● DESCRIPTION OF THE TASK
Beginning at the first line of the data, print each line exactly, stopping after the line that contains "return cap.part".
---*---
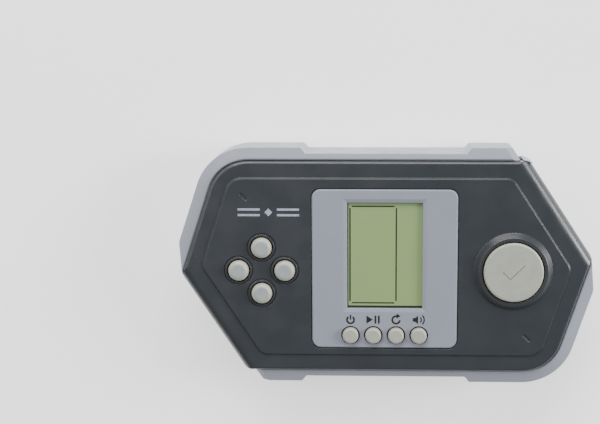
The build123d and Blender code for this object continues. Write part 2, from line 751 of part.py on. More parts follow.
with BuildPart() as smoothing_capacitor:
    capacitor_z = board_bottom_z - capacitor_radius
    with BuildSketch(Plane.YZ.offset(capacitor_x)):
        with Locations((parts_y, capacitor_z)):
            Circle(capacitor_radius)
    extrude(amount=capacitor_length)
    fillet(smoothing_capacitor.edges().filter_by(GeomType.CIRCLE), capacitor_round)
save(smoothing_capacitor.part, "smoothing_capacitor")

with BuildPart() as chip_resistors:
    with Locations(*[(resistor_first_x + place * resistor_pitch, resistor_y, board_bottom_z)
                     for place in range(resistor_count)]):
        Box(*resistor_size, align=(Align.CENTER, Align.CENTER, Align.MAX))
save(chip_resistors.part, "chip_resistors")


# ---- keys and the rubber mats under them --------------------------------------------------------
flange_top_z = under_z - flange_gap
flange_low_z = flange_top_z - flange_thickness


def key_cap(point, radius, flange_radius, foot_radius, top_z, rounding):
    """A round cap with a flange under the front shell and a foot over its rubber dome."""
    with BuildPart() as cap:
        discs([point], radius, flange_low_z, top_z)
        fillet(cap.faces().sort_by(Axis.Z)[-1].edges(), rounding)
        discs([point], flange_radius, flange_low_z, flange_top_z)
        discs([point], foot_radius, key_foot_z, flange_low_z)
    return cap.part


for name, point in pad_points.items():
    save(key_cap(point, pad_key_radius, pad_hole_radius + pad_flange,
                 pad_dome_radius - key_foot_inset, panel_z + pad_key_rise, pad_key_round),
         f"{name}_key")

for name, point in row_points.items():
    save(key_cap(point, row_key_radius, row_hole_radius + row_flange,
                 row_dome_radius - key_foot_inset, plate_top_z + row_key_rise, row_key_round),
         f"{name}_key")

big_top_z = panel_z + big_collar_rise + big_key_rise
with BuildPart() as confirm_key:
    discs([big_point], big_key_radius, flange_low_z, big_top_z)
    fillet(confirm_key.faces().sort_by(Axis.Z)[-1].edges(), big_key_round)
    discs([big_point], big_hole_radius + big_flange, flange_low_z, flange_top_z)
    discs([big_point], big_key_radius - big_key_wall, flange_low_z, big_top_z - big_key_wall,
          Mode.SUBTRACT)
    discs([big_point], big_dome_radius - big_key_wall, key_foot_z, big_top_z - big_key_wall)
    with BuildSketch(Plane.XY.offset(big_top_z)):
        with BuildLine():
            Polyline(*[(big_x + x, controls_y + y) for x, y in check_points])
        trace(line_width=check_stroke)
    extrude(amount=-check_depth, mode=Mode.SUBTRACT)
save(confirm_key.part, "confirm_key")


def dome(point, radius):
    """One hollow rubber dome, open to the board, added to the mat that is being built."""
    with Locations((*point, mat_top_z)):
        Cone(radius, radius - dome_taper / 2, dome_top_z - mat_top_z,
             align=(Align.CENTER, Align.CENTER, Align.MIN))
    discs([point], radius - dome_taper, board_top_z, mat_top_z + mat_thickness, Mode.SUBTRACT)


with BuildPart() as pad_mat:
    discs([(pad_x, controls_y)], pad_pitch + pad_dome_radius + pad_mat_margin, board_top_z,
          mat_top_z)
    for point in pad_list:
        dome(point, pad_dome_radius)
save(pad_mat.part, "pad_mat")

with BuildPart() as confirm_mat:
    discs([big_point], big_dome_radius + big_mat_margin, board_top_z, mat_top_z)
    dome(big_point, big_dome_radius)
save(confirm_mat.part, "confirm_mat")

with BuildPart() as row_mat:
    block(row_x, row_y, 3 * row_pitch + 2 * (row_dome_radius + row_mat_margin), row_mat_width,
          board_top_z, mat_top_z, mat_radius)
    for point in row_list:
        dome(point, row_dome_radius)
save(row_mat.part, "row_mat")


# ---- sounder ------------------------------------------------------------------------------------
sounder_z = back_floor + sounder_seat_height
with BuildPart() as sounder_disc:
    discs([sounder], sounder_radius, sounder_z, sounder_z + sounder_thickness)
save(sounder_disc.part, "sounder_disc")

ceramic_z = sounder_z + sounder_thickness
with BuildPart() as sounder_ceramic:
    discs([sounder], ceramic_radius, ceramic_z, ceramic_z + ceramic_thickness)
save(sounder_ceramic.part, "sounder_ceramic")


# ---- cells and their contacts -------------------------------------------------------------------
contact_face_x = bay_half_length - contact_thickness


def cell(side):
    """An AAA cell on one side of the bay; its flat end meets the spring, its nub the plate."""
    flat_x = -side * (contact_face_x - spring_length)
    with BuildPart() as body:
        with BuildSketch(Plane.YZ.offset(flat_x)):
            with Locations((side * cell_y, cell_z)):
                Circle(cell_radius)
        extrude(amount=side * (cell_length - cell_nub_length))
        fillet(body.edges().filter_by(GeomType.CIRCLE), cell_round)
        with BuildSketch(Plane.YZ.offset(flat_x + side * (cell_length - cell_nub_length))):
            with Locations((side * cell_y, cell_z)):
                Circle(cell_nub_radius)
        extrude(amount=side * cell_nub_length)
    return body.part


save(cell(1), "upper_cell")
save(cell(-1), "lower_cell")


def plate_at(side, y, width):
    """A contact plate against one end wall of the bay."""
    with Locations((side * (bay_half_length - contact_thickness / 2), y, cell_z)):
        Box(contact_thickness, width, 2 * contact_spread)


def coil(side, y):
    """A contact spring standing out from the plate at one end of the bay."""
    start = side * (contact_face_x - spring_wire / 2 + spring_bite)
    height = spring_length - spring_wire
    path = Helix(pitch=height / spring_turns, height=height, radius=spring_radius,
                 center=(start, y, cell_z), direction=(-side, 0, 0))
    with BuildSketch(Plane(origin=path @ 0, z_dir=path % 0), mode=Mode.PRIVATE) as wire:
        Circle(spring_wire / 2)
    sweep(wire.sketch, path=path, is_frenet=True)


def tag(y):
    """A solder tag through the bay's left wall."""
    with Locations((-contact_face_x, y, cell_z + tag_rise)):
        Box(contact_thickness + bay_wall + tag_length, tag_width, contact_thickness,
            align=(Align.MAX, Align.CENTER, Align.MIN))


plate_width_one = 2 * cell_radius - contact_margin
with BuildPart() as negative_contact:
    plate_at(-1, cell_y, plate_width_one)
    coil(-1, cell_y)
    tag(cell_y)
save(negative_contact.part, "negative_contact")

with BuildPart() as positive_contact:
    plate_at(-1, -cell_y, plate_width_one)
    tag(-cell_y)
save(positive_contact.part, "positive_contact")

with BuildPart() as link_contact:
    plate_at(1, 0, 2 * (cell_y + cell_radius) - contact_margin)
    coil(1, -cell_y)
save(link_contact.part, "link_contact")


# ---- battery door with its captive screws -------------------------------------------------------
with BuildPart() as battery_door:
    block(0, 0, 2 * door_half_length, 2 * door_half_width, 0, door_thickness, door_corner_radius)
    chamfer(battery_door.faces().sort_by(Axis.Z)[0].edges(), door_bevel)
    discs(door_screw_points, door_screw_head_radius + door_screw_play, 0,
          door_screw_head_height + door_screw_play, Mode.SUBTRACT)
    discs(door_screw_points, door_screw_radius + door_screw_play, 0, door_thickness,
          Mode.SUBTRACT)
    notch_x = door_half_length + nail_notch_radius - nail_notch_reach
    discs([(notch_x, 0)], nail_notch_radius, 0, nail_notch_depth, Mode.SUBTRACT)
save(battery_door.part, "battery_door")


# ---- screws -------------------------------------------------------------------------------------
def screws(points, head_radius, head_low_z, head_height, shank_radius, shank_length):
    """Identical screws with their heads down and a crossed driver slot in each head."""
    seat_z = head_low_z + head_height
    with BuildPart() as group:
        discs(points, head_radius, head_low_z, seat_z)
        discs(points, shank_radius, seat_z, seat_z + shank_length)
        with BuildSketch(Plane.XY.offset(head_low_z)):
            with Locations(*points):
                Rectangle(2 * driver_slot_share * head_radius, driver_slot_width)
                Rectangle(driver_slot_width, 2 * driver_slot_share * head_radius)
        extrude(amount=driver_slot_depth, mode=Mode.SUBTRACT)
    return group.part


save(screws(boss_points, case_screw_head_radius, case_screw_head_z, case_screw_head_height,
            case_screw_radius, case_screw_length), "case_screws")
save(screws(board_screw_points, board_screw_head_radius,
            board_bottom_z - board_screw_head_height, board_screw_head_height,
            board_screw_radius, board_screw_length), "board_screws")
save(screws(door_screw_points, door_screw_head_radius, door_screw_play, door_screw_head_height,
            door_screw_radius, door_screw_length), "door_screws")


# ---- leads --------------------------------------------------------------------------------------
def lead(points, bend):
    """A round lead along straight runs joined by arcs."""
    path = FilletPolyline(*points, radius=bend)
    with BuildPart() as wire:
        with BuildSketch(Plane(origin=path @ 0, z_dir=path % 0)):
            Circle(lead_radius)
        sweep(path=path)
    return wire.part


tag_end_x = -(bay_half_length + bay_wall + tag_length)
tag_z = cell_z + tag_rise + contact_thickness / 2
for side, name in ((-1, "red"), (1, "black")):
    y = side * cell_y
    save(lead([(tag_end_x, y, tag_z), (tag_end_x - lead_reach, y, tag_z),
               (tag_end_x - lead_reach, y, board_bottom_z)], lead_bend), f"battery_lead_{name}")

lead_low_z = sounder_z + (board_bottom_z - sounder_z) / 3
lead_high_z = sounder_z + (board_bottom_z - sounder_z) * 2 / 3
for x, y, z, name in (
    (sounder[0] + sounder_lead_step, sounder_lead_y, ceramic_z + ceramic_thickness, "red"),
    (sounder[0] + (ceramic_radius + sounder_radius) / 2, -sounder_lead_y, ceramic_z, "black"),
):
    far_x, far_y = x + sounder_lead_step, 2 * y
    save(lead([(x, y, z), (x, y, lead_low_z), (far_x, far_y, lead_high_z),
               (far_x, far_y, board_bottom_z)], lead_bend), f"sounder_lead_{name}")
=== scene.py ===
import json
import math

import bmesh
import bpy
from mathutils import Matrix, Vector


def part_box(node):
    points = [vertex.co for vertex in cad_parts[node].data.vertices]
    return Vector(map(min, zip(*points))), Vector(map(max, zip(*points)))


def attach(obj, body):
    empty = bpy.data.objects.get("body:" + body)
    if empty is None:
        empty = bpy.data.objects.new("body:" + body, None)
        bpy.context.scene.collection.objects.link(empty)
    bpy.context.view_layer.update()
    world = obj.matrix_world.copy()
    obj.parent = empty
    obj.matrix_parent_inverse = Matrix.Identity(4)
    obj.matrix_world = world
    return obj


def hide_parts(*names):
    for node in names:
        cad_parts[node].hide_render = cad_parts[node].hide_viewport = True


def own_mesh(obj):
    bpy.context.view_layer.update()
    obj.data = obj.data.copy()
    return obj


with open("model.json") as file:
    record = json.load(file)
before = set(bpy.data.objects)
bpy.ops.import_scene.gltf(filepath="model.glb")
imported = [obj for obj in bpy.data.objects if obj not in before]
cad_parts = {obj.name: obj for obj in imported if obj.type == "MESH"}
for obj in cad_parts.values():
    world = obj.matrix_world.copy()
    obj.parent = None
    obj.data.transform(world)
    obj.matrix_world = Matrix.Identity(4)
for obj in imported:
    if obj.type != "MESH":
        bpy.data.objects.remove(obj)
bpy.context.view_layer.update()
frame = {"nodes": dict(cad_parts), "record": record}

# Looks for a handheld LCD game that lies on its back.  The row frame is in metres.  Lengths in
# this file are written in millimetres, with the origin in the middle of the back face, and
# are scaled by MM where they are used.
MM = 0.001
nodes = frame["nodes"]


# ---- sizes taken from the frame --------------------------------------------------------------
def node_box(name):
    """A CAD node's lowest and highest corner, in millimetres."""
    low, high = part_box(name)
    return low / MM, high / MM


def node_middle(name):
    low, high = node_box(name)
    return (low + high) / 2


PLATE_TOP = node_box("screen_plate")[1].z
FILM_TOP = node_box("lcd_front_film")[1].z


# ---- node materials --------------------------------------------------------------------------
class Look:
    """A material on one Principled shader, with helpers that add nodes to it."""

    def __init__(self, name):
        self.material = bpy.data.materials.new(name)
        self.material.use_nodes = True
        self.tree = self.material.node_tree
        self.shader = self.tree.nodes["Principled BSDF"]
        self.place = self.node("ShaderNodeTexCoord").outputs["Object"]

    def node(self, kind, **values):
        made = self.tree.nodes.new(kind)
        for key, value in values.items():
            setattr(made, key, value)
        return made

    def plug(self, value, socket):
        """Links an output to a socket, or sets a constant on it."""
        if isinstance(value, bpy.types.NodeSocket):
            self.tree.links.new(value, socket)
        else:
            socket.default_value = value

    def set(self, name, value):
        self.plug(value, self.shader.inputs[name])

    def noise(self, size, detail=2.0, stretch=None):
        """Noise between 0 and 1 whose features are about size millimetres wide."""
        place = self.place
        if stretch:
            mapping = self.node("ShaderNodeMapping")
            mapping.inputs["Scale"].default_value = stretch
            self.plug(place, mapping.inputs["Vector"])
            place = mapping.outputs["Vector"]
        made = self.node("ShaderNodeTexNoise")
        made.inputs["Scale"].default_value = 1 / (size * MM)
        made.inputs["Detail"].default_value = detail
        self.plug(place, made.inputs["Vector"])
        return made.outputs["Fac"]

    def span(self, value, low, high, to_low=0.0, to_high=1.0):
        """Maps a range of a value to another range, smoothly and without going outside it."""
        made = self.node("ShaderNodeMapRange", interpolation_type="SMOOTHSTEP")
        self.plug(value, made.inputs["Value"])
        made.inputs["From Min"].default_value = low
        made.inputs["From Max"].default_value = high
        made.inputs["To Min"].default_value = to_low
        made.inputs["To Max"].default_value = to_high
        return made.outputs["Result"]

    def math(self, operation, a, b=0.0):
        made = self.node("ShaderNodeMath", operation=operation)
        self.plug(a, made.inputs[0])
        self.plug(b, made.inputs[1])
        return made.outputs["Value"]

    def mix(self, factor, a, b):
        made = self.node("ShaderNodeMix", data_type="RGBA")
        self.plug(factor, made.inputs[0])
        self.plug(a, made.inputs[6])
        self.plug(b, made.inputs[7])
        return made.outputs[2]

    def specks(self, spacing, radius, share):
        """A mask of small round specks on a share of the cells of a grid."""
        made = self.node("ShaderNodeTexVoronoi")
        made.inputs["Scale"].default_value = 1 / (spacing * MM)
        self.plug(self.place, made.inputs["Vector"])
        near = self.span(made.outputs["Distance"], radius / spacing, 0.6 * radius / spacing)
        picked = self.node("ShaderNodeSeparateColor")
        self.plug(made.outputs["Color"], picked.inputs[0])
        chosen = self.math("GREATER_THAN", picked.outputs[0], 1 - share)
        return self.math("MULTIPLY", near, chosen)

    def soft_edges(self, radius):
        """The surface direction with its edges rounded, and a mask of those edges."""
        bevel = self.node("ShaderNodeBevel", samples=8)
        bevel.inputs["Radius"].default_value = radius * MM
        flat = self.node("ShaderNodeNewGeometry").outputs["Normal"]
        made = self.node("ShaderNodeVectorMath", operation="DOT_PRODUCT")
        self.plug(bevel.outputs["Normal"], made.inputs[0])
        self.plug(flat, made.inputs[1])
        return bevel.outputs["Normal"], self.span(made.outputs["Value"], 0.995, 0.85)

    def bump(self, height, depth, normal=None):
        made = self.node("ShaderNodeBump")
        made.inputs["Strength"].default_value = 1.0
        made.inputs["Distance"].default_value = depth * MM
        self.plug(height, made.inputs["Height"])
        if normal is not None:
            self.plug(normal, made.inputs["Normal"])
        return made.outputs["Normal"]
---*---
● WRITTEN SOLUTION
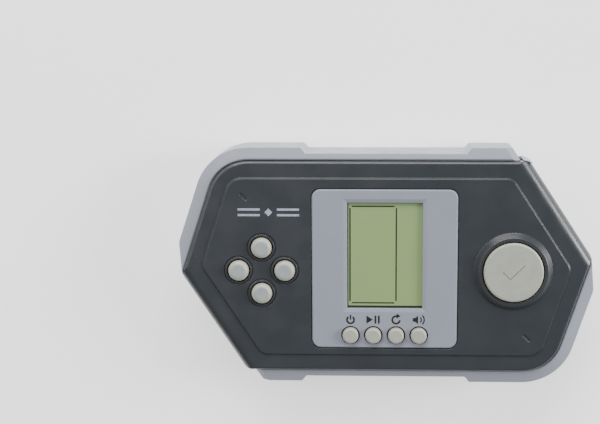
The build123d and Blender code for this object continues. Write part 2, from line 751 of part.py on. More parts follow.
with BuildPart() as smoothing_capacitor:
    capacitor_z = board_bottom_z - capacitor_radius
    with BuildSketch(Plane.YZ.offset(capacitor_x)):
        with Locations((parts_y, capacitor_z)):
            Circle(capacitor_radius)
    extrude(amount=capacitor_length)
    fillet(smoothing_capacitor.edges().filter_by(GeomType.CIRCLE), capacitor_round)
save(smoothing_capacitor.part, "smoothing_capacitor")

with BuildPart() as chip_resistors:
    with Locations(*[(resistor_first_x + place * resistor_pitch, resistor_y, board_bottom_z)
                     for place in range(resistor_count)]):
        Box(*resistor_size, align=(Align.CENTER, Align.CENTER, Align.MAX))
save(chip_resistors.part, "chip_resistors")


# ---- keys and the rubber mats under them --------------------------------------------------------
flange_top_z = under_z - flange_gap
flange_low_z = flange_top_z - flange_thickness


def key_cap(point, radius, flange_radius, foot_radius, top_z, rounding):
    """A round cap with a flange under the front shell and a foot over its rubber dome."""
    with BuildPart() as cap:
        discs([point], radius, flange_low_z, top_z)
        fillet(cap.faces().sort_by(Axis.Z)[-1].edges(), rounding)
        discs([point], flange_radius, flange_low_z, flange_top_z)
        discs([point], foot_radius, key_foot_z, flange_low_z)
    return cap.part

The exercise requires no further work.